[Some records]:
####################

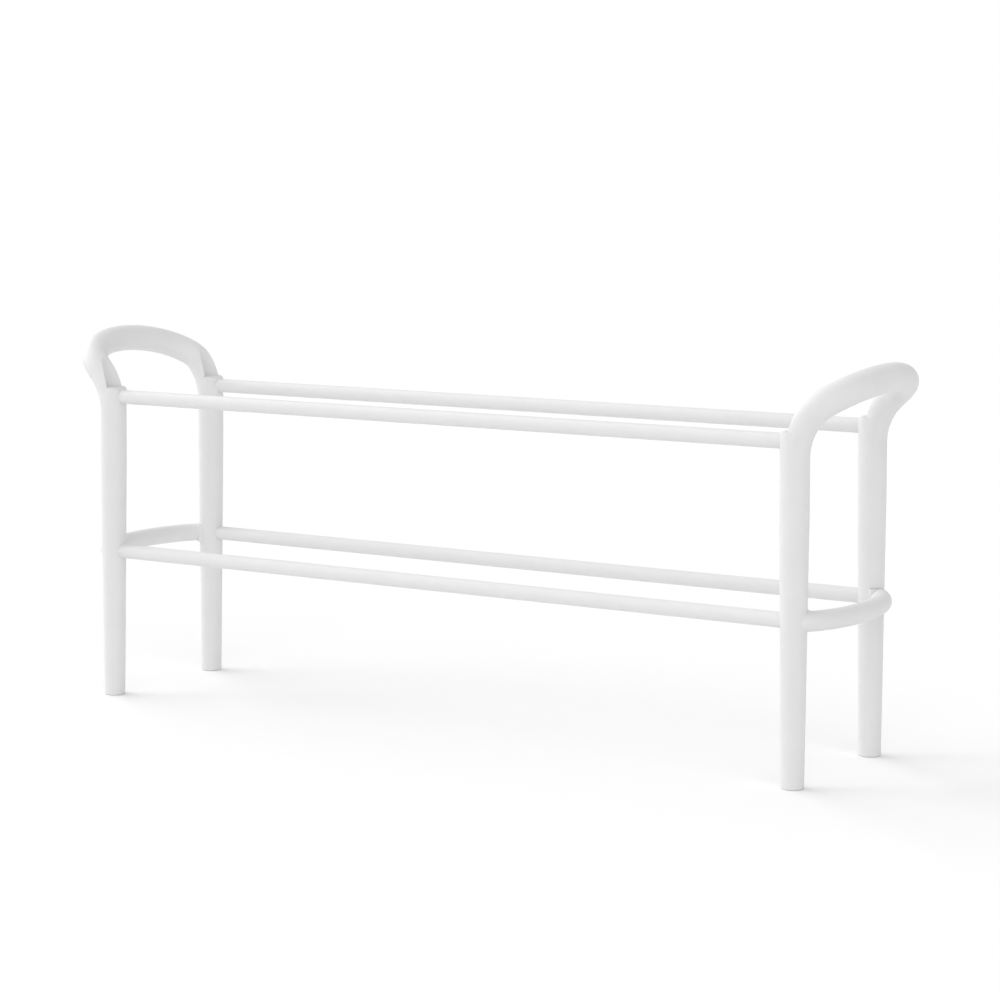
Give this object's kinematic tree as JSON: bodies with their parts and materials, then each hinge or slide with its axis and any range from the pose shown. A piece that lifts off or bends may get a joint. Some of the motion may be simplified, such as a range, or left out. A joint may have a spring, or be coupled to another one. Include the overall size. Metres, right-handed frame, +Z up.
{
  "type": "garden bench",
  "caption": "White bench frame with tapered round legs, outward-leaning arm hoops, slim seat rails, low stretchers and curved end bows; made to carry a loose seat.",
  "frame": {"origin": "centre of the footprint, on the ground", "axes": "+X along the bench towards its right end, +Y from front to back, +Z up"},
  "size_m": [1.245, 0.2554, 0.5125],
  "materials": {
    "painted_timber": "satin white paint",
    "painted_steel": "satin white powder coat",
    "bare_beech": "bare",
    "nylon": "matte",
    "zinc": "zinc plated"
  },
  "bodies": {
    "root": {"leg_front_left": "painted_timber", "leg_front_right": "painted_timber", "leg_rear_left": "painted_timber", "leg_rear_right": "painted_timber", "arm_left": "painted_timber", "arm_right": "painted_timber", "seat_rail_front": "painted_steel", "seat_rail_rear": "painted_steel", "stretcher_front": "painted_steel", "stretcher_rear": "painted_steel", "end_bow_left": "painted_timber", "end_bow_right": "painted_timber", "arm_dowel_front_left": "bare_beech", "arm_dowel_front_right": "bare_beech", "arm_dowel_rear_left": "bare_beech", "arm_dowel_rear_right": "bare_beech", "bow_dowel_front_left": "bare_beech", "bow_dowel_front_right": "bare_beech", "bow_dowel_rear_left": "bare_beech", "bow_dowel_rear_right": "bare_beech", "foot_glide_front_left": "nylon", "foot_glide_front_right": "nylon", "foot_glide_rear_left": "nylon", "foot_glide_rear_right": "nylon", "glide_nails": "zinc"}
  },
  "joints": []
}
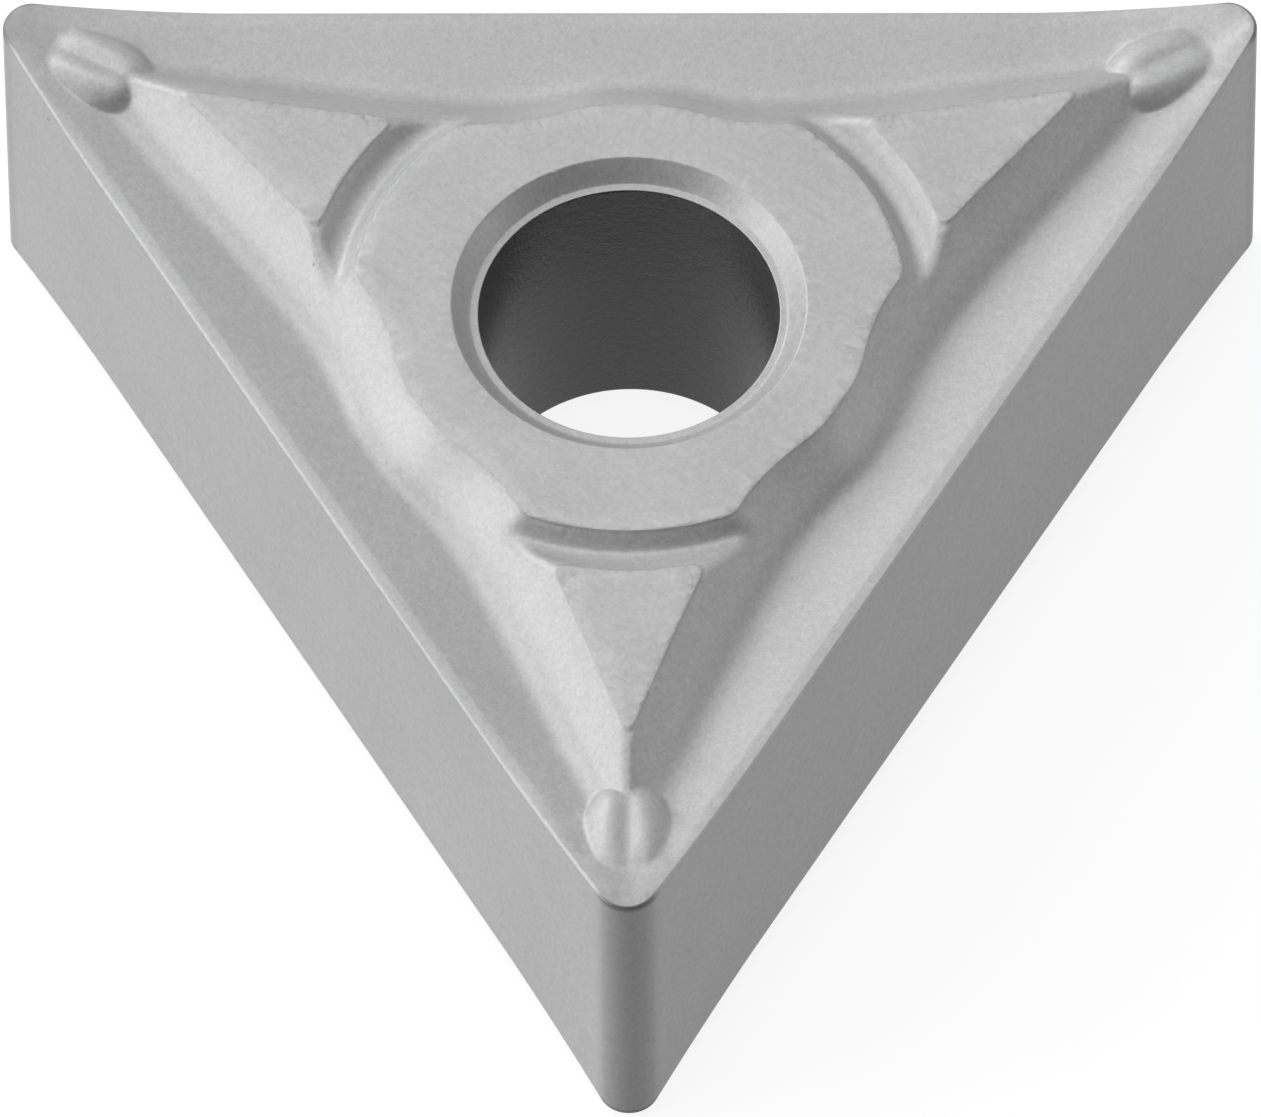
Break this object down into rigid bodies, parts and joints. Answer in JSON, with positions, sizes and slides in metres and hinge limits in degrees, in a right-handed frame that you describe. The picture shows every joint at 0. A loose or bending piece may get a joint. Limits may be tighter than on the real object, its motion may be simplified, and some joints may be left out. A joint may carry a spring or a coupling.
{
  "type": "carbide turning insert",
  "caption": "Triangular double-sided turning insert in sintered carbide, with a moulded chipbreaker on both faces and a clamping hole",
  "frame": {"origin": "on the axis of the clamping hole, at mid thickness", "axes": "+Z along the hole, out of one of the two alike faces; -Y through one nose; +Y square to the opposite side"},
  "size_m": [0.016, 0.0139, 0.0048],
  "materials": {
    "carbide": "matt fine-grained grey, as sintered, with the raised seats ground flat"
  },
  "bodies": {
    "root": {"insert": "carbide"}
  },
  "joints": []
}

####################

[SHORT TASK]: Write every record out again, unaltered.

[REPLY]:
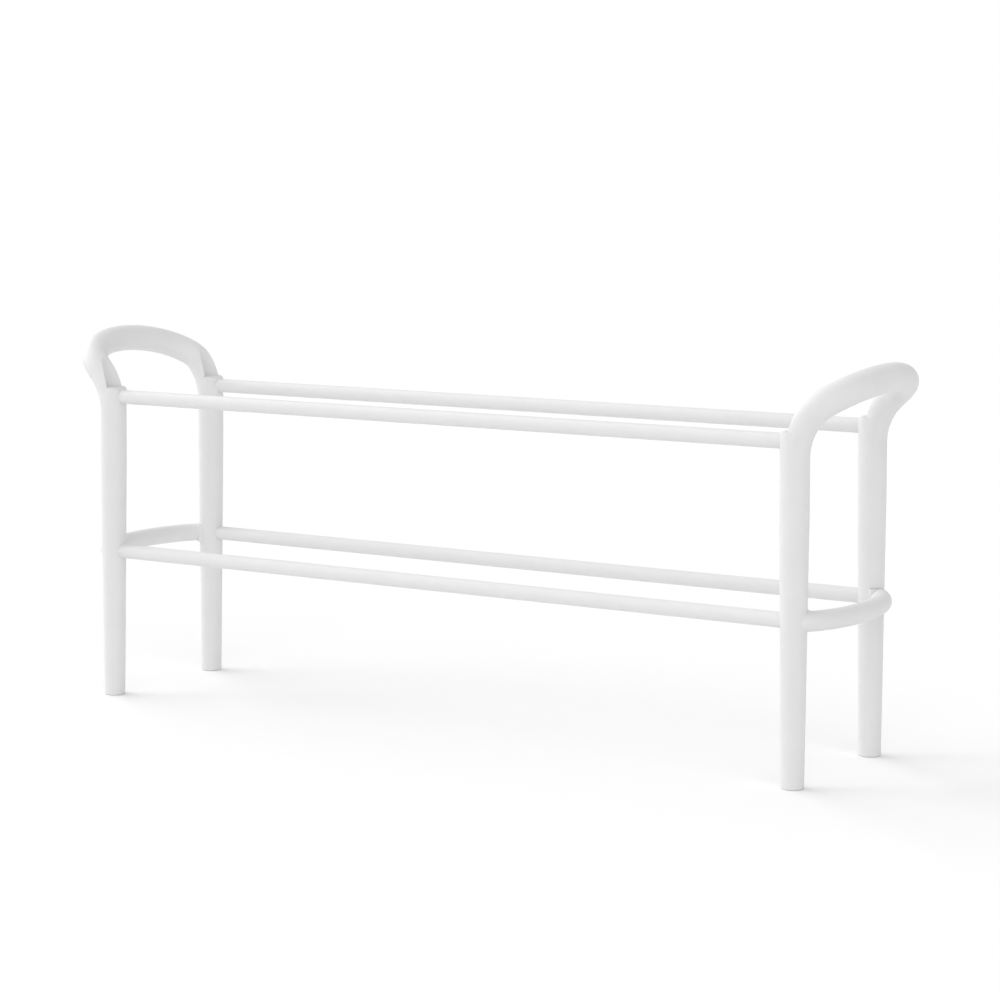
Give this object's kinematic tree as JSON: bodies with their parts and materials, then each hinge or slide with its axis and any range from the pose shown. A piece that lifts off or bends may get a joint. Some of the motion may be simplified, such as a range, or left out. A joint may have a spring, or be coupled to another one. Include the overall size. Metres, right-handed frame, +Z up.
{
  "type": "garden bench",
  "caption": "White bench frame with tapered round legs, outward-leaning arm hoops, slim seat rails, low stretchers and curved end bows; made to carry a loose seat.",
  "frame": {"origin": "centre of the footprint, on the ground", "axes": "+X along the bench towards its right end, +Y from front to back, +Z up"},
  "size_m": [1.245, 0.2554, 0.5125],
  "materials": {
    "painted_timber": "satin white paint",
    "painted_steel": "satin white powder coat",
    "bare_beech": "bare",
    "nylon": "matte",
    "zinc": "zinc plated"
  },
  "bodies": {
    "root": {"leg_front_left": "painted_timber", "leg_front_right": "painted_timber", "leg_rear_left": "painted_timber", "leg_rear_right": "painted_timber", "arm_left": "painted_timber", "arm_right": "painted_timber", "seat_rail_front": "painted_steel", "seat_rail_rear": "painted_steel", "stretcher_front": "painted_steel", "stretcher_rear": "painted_steel", "end_bow_left": "painted_timber", "end_bow_right": "painted_timber", "arm_dowel_front_left": "bare_beech", "arm_dowel_front_right": "bare_beech", "arm_dowel_rear_left": "bare_beech", "arm_dowel_rear_right": "bare_beech", "bow_dowel_front_left": "bare_beech", "bow_dowel_front_right": "bare_beech", "bow_dowel_rear_left": "bare_beech", "bow_dowel_rear_right": "bare_beech", "foot_glide_front_left": "nylon", "foot_glide_front_right": "nylon", "foot_glide_rear_left": "nylon", "foot_glide_rear_right": "nylon", "glide_nails": "zinc"}
  },
  "joints": []
}
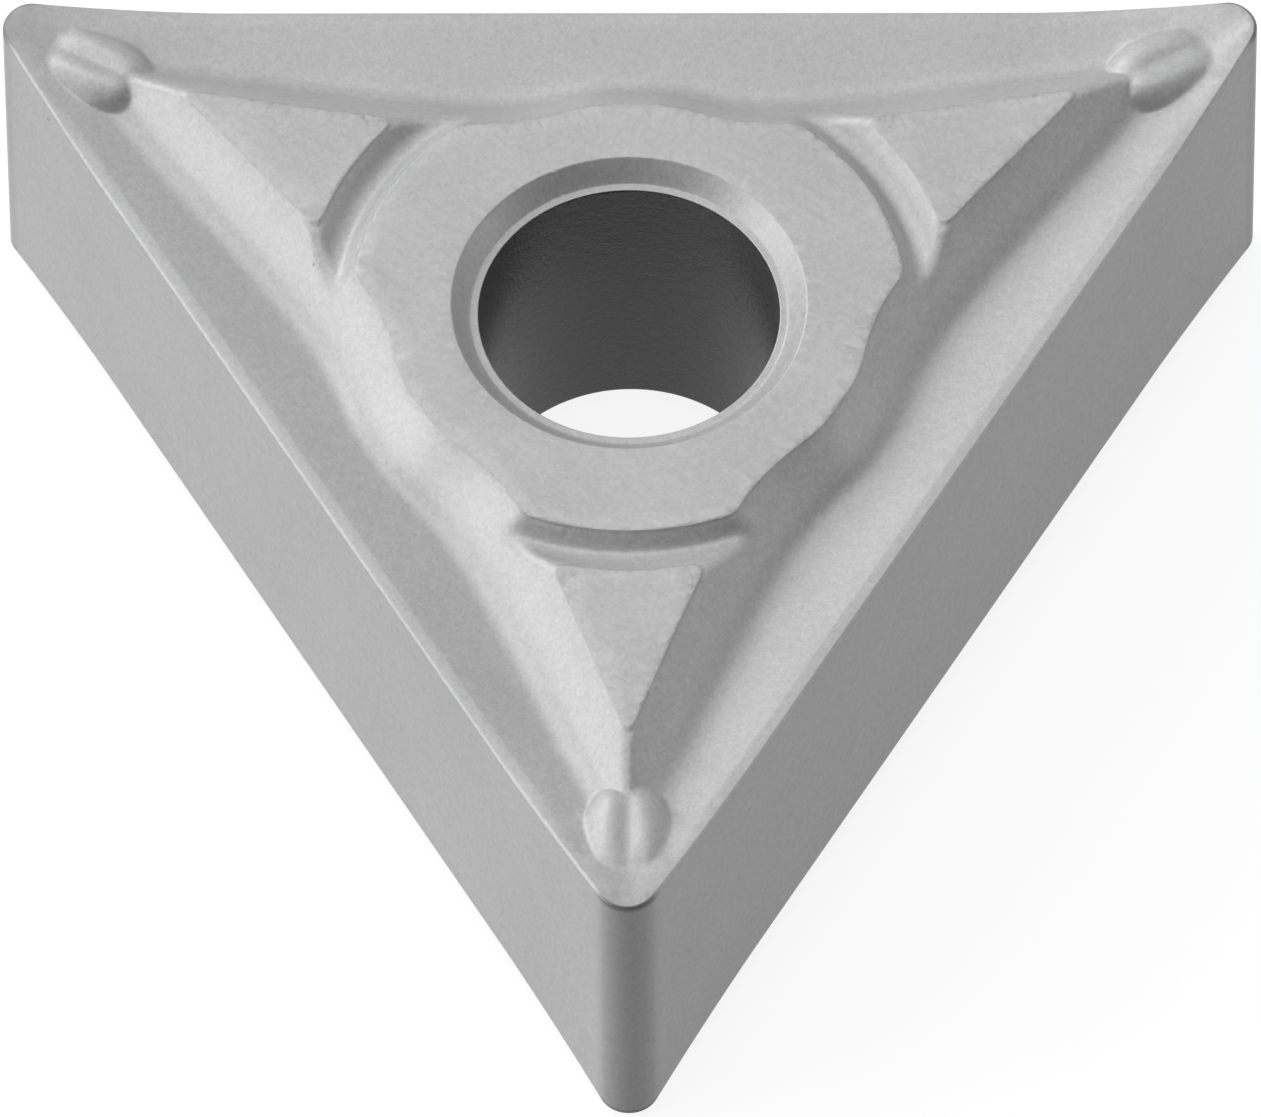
Break this object down into rigid bodies, parts and joints. Answer in JSON, with positions, sizes and slides in metres and hinge limits in degrees, in a right-handed frame that you describe. The picture shows every joint at 0. A loose or bending piece may get a joint. Limits may be tighter than on the real object, its motion may be simplified, and some joints may be left out. A joint may carry a spring or a coupling.
{
  "type": "carbide turning insert",
  "caption": "Triangular double-sided turning insert in sintered carbide, with a moulded chipbreaker on both faces and a clamping hole",
  "frame": {"origin": "on the axis of the clamping hole, at mid thickness", "axes": "+Z along the hole, out of one of the two alike faces; -Y through one nose; +Y square to the opposite side"},
  "size_m": [0.016, 0.0139, 0.0048],
  "materials": {
    "carbide": "matt fine-grained grey, as sintered, with the raised seats ground flat"
  },
  "bodies": {
    "root": {"insert": "carbide"}
  },
  "joints": []
}